The effects of sleep deprivation on a driver include nodding off at the wheel, slower reactions, poor decisions, drifting from your lane, loss of peripheral vision, briefly falling asleep, and forgetting the last few miles driven.

A fatigue risk management system involves employers and workers sharing the responsibility of managing fatigue.

Here are some things to know before launching a fatigue risk management system, according to NIOSH:

  • Your system should be data-driven, based on your company's operations, fatigue-related incidents, and other sources.
  • A successful system depends on commitment and follow-through by senior leaders, with defined roles and responsibilities throughout the management chain.
  • The system doesn't stand alone—it becomes part of your overall health and safety management system.
  • Driver fatigue risks differ by the type of work, work schedules, remoteness of the work location, and other factors.
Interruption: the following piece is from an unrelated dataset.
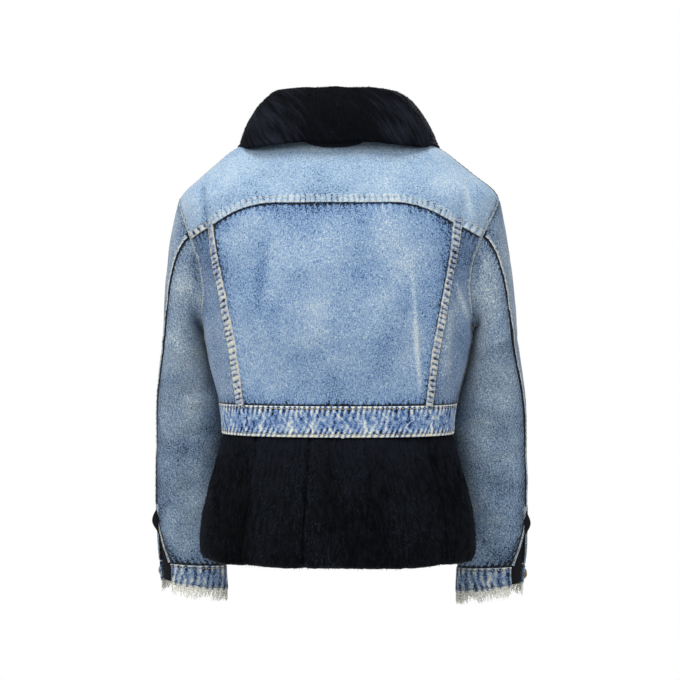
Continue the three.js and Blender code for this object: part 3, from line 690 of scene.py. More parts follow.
@dataclass(frozen=True)
class Fur:
    """Sheared fur: a dense pile that drinks the light, with a blue-grey gleam where it lies over."""

    name: str
    root: str
    tip: str
    gleam: str
    gleam_share: float = 0.02
    lock_mm: float = 4.0
    run_mm: float = 26.0
    depth_mm: float = 1.6
    shine: float = 0.05

    def build(self) -> bpy.types.Material:
        """Makes the material.

        Returns:
            The material, which reads the cloth's UV map and the "rub" attribute.
        """
        material, tree, shader = new_material(self.name)
        place = add_node(tree, "ShaderNodeTexCoord")
        sway = add_node(tree, "ShaderNodeTexNoise", {"Vector": place.outputs["UV"], "Scale": 60.0})
        swayed = add_node(tree, "ShaderNodeMixRGB", {
            "Fac": 0.012, "Color1": place.outputs["UV"], "Color2": sway.outputs["Color"]}, blend_type="ADD")
        nap_place = add_node(tree, "ShaderNodeMapping", {
            "Vector": swayed.outputs[0], "Scale": (1 / (self.lock_mm * MM), 1 / (self.run_mm * MM), 1.0)})
        nap = add_node(tree, "ShaderNodeTexNoise", {
            "Vector": nap_place.outputs[0], "Scale": 1.0, "Detail": 4.0, "Roughness": 0.62},
            noise_dimensions="2D")
        fine = add_node(tree, "ShaderNodeTexNoise", {"Vector": place.outputs["Object"], "Scale": 900.0})
        worn_and_shaded = add_node(tree, "ShaderNodeAttribute", attribute_name="worn_and_shaded")
        value = scaled_sum(tree, nap.outputs[0], 1.5, -0.45)
        value = scaled_sum(tree, worn_and_shaded.outputs["Fac"], 0.5, value)
        colour_by(tree, shader, value, ((0.15, self.root), (0.95, self.tip)))
        emboss(tree, shader, scaled_sum(tree, fine.outputs[0], 0.3, nap.outputs[0]), 0.8, self.depth_mm)
        shader.inputs["Roughness"].default_value = 0.7
        shader.inputs["Specular IOR Level"].default_value = self.shine
        shader.inputs["Sheen Weight"].default_value = self.gleam_share
        shader.inputs["Sheen Roughness"].default_value = 0.35
        shader.inputs["Sheen Tint"].default_value = linear(self.gleam)
        return material


@dataclass(frozen=True)
class Thread:
    """Thread, yarn, lining or hair: matt, with slightly darker places along it."""

    name: str
    light: str
    dark: str
    scale_mm: float = 1.2
    shine: float = 0.2

    def build(self) -> bpy.types.Material:
        """Makes the material, which reads Object coordinates and the "rub" attribute."""
        material, tree, shader = new_material(self.name)
        place = add_node(tree, "ShaderNodeTexCoord")
        twist = add_node(tree, "ShaderNodeTexNoise", {
            "Vector": place.outputs["Object"], "Scale": 1 / (self.scale_mm * MM), "Detail": 2.0})
        worn_and_shaded = add_node(tree, "ShaderNodeAttribute", attribute_name="worn_and_shaded")
        value = scaled_sum(tree, worn_and_shaded.outputs["Fac"], 0.25, twist.outputs[0])
        colour_by(tree, shader, value, ((0.35, self.dark), (0.6, self.light)))
        emboss(tree, shader, twist.outputs[0], 0.4, 0.2)
        shader.inputs["Roughness"].default_value = 0.9
        shader.inputs["Specular IOR Level"].default_value = self.shine
        return material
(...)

You will need to tailor your system to account for these differences.
  • As with any management system, continued improvement is essential to success.

Lines of Defense

Putting a fatigue risk management system in place may seem daunting, but it's easier if you break it up into smaller actions.

Fatigue management experts have outlined a five-level chain of events that leads to a fatigue-related incident.

Think of these levels as lines of defense—at each level are opportunities to stop the chain of events from advancing to the next level.

Employer and worker expectations should be defined for each level:

  • Level 1: Ensuring there is adequate opportunity to sleep.
  • Level 2: Actually obtaining that sleep.
  • Levels 3 and 4: Identifying fatigue-related errors and taking action before an incident occurs.
  • Level 5: Questioning the role fatigue plays in workplace accidents to prevent future incidents.

The fact remains that there is no substitute for sleep. No amount of experience, motivation, or professionalism can overcome the body's need for sleep.

Driver fatigue is a significant workplace safety risk, but a fatigue risk management system can help stop the chain of events that could end with a crash.